Based on the exhibit, the web tier can reach the API subnet by name, but the traffic is still blocked. What should the administrator do?
The allow rule is written for ASG-Api as the destination, but the exhibit shows that no API NICs are currently members of that ASG. Because NSG rules only match when both source and destination ASG membership is present, traffic will be blocked until the API VM NICs are added to ASG-Api.
Why this answer
The correct answer is A because the web tier can resolve the API subnet's name, but traffic is still blocked. This indicates that the network security group (NSG) rules are not correctly configured to allow traffic from the web VMs (in ASG-Web) to the API VMs (in ASG-API). By adding the API VM NICs to the destination application security group (ASG), the NSG rule that references ASG-API as the destination will match the API VMs, allowing the traffic.
Without this, the NSG rule may be referencing an empty or incorrect destination, causing the traffic to be denied by the default deny rule.

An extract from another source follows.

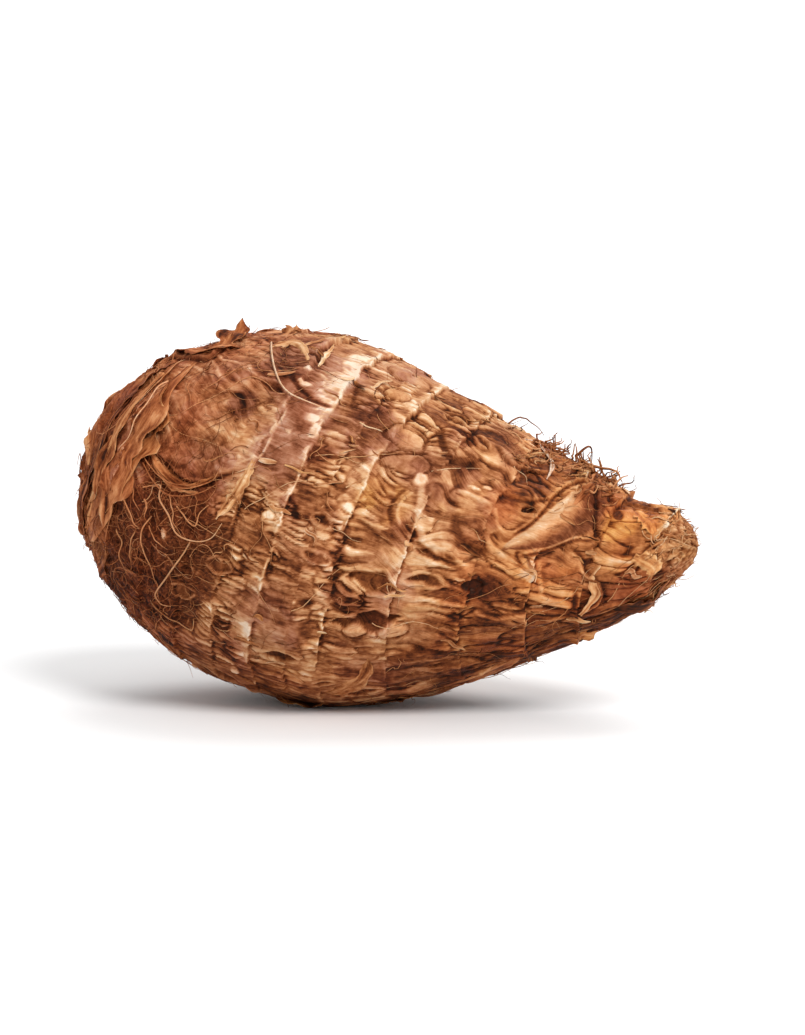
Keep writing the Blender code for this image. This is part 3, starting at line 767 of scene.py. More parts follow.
    # Tone, from the strips and their borders to the zones, the marks and the long edges.
    tone = 0.545 + 0.50 * pick_a * (1 - 0.7 * calm) * (1 - 0.55 * neck) + 0.18 * pick_b * loud
    tone += 0.08 * wide_a + 0.15 * mid_c + 0.13 * fine_a + 0.08 * tiny
    tone += 0.12 * own_u * whole * (1 - 0.5 * calm) * (1 - 0.5 * neck)
    tone += (0.14 * fibre + 0.11 * fine_fibre) * (1 - 0.4 * calm) + neck * 0.16 * coarse
    # Strip borders, deep gaps, slits and the neck's creases darken: partly the darker husk beneath, partly
    # painted shade in these cracks.
    tone -= (0.20 * line + 0.30 * deep + 0.20 * slits) * (1 - calm) * (1 - 0.3 * under) + 0.36 * crease
    cream = CREAM[band] * (1 - 0.5 * under) * (1 - 0.7 * papery)
    broken = between(mid_a + 0.8 * fine_b, -0.25, 0.3)
    reach = (0.8 + 3.4 * between(own_b + 0.8 * fine_a, 0.15, 0.9)) * mix(1.0, 1.4, between(height, 0.2, 0.7))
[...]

How to eliminate wrong answers
Option B is wrong because increasing the priority number (making it a higher value) actually causes the rule to be evaluated later, not earlier; lower priority numbers are evaluated first. Option C is wrong because a service endpoint is used to secure Azure service traffic (e.g., to Azure Storage or SQL Database) to a virtual network, not to allow traffic between subnets or VMs within the same virtual network. Option D is wrong because ASGs do not block traffic by default; they are logical groupings used in NSG rules to define source or destination, and removing VMs from ASG-Web would not resolve the connectivity issue—it would break the existing allow rule that references ASG-Web as the source.